Why Do We Write by Thomas Hoover
Why do we write? I think it's the original Facebook. We want to share ourselves with other people. I've published ten books without ever really knowing why. But here's how I went about it.
I grew up in a state you've heard of surrounded by horses and cows. My high school graduating class had six (6) people. I practically rode a horse to school. My dream was to be a scientist. There was a school career test in my junior year about what you wanted to do in life and it came out I wanted to be a writer. I showed it to my dad and said what a crummy test. ( A lifetime later I put my books up on Amazon for free and SYNDROME was the 14th most downloaded book in the world for about a week.) So what we're talking about here is a small gap in self-knowledge.
A science Ph.D. later, when the writing bug hit me, I decided to try non-fiction. I couldn't imagine making up stuff. It was a long haul (see thomashoover.info for details) but eventually I did publish two volumes.
This was important, because I was learning how to write, things like how to construct a paragraph, Start with a topic where you can focus on the mechanics and teach yourself craft. No matter what you write, you're going to need it. You are becoming an artist and you need to understand your tools, like a painter needs to understand water and oils and brushes and light and texture.
It was time for fiction, but I still had a crisis of confidence about invention. So I decided to write about stuff that had really happened. I'd just dramatize it. I got the hang of it in the first historical novel, THE MOGHUL (which did pretty well worldwide and got optioned for a miniseries twice) but by the second (CARIBBEE) I started to feel cramped and constrained. I decided I could make up things more interesting than actual life.
That two-stage process (non-fiction, then "historical" novels) did a lot for my craft and also gave me the confidence to imagine.
Anyway, that was my apprenticeship. I then took on topics that interested me, I selected things that were evolving and tried to jump ahead and speculate on what might happen next. (Sometimes I was too successful, like I predicted the 1987 stock market crash (SAMURAI STRATEGY) so accurately that publishers made me take back the manuscript (then in galleys) and change it because it was no longer fiction).
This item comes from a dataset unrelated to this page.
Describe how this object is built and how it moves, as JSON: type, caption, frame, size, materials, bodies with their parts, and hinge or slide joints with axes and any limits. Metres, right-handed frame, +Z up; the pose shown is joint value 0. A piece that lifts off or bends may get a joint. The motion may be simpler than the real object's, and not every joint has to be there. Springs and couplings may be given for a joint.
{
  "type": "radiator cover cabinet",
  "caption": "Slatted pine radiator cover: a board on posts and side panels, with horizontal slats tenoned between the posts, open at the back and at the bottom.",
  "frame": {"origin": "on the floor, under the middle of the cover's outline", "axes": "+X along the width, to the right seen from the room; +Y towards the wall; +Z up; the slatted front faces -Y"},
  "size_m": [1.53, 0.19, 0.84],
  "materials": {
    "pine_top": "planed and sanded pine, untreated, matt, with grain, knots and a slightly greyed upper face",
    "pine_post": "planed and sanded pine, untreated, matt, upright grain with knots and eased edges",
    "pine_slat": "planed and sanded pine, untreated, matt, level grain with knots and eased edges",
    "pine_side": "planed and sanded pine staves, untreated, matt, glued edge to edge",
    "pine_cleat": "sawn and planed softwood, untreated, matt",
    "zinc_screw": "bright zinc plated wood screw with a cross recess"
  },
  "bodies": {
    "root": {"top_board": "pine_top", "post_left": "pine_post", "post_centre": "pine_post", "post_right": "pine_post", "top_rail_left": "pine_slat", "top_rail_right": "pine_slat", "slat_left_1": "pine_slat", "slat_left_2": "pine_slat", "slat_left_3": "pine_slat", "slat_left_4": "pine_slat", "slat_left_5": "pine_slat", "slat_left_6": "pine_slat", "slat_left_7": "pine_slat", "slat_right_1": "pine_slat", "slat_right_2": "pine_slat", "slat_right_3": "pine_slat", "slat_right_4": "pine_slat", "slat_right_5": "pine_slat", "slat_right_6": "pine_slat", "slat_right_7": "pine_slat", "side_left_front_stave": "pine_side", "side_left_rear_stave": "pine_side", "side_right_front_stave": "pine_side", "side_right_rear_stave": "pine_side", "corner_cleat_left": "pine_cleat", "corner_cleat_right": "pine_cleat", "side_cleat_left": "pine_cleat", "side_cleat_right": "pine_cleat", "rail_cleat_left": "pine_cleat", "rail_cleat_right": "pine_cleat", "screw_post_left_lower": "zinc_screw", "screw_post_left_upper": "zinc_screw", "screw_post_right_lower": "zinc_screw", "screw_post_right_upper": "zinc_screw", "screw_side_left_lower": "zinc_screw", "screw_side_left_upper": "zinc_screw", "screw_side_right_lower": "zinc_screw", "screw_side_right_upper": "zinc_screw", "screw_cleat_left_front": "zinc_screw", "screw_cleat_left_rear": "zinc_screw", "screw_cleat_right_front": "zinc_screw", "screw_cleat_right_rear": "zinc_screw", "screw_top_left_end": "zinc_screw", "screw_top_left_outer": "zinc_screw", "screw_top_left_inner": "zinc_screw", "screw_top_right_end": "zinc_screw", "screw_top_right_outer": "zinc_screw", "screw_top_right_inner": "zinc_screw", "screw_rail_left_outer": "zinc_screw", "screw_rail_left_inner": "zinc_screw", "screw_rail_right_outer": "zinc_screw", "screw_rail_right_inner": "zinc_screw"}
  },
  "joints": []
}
They say first novels are autobiographical, which is probably true. But be careful. Readers may not find you as interesting as you do. I think my early fictional protagonists were guys I wished I had been. They were an improvement on me. Well, we all need work.
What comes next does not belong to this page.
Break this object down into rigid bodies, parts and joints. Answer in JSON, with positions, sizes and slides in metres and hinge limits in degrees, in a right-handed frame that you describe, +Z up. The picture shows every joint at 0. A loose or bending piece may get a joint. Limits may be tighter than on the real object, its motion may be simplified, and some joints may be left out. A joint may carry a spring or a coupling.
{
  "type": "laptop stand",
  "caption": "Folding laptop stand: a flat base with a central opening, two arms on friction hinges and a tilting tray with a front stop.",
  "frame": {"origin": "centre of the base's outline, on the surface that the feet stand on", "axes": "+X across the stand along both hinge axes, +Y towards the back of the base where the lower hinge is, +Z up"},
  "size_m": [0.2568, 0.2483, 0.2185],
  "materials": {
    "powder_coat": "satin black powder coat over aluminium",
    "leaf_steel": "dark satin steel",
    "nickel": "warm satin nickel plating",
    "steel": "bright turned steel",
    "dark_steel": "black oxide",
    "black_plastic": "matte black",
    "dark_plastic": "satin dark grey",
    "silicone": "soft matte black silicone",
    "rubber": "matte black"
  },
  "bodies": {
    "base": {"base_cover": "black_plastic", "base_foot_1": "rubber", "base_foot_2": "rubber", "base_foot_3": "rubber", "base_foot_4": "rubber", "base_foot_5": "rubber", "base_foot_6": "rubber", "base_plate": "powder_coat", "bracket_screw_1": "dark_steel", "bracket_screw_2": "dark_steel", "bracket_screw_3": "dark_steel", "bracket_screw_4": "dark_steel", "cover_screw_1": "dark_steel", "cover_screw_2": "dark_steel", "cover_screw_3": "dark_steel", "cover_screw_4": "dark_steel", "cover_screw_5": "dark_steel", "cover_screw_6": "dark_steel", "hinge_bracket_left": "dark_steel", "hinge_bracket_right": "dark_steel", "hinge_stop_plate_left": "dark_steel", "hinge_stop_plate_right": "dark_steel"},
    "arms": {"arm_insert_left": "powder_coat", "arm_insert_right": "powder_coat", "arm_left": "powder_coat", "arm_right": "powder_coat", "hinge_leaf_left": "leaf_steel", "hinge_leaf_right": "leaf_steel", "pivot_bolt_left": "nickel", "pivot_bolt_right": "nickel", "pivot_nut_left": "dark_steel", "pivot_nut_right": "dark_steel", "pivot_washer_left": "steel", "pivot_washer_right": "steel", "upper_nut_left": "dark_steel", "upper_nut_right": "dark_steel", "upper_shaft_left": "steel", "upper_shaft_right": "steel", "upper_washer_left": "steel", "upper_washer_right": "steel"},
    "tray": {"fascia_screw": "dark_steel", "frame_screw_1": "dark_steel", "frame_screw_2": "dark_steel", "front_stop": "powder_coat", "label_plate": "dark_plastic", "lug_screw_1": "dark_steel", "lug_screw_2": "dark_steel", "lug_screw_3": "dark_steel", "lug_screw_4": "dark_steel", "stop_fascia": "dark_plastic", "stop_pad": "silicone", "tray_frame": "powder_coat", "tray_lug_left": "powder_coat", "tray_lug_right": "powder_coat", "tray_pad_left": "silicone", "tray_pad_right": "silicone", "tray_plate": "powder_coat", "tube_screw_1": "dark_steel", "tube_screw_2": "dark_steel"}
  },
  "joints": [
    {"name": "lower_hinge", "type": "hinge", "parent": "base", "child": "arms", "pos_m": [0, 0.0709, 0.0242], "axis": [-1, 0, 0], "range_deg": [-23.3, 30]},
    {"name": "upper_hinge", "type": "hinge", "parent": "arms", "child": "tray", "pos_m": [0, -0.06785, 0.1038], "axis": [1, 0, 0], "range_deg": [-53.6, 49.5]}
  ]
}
Maybe that's the moral. Write to lie about yourself and vicariously live out your dream.
If any of this interests you, visit thomashoover.info for free books (the Kindle site recommended).
Finally, we all want to be immortal and hope publishing will do that. Well, it can, if you can get yourself on Google. They say that after the next nuclear war the only thing left will be cockroaches and Cher. They forgot Google. (try "Thomas Hoover" AND books ). Get on there and you'll become a digital cockroach.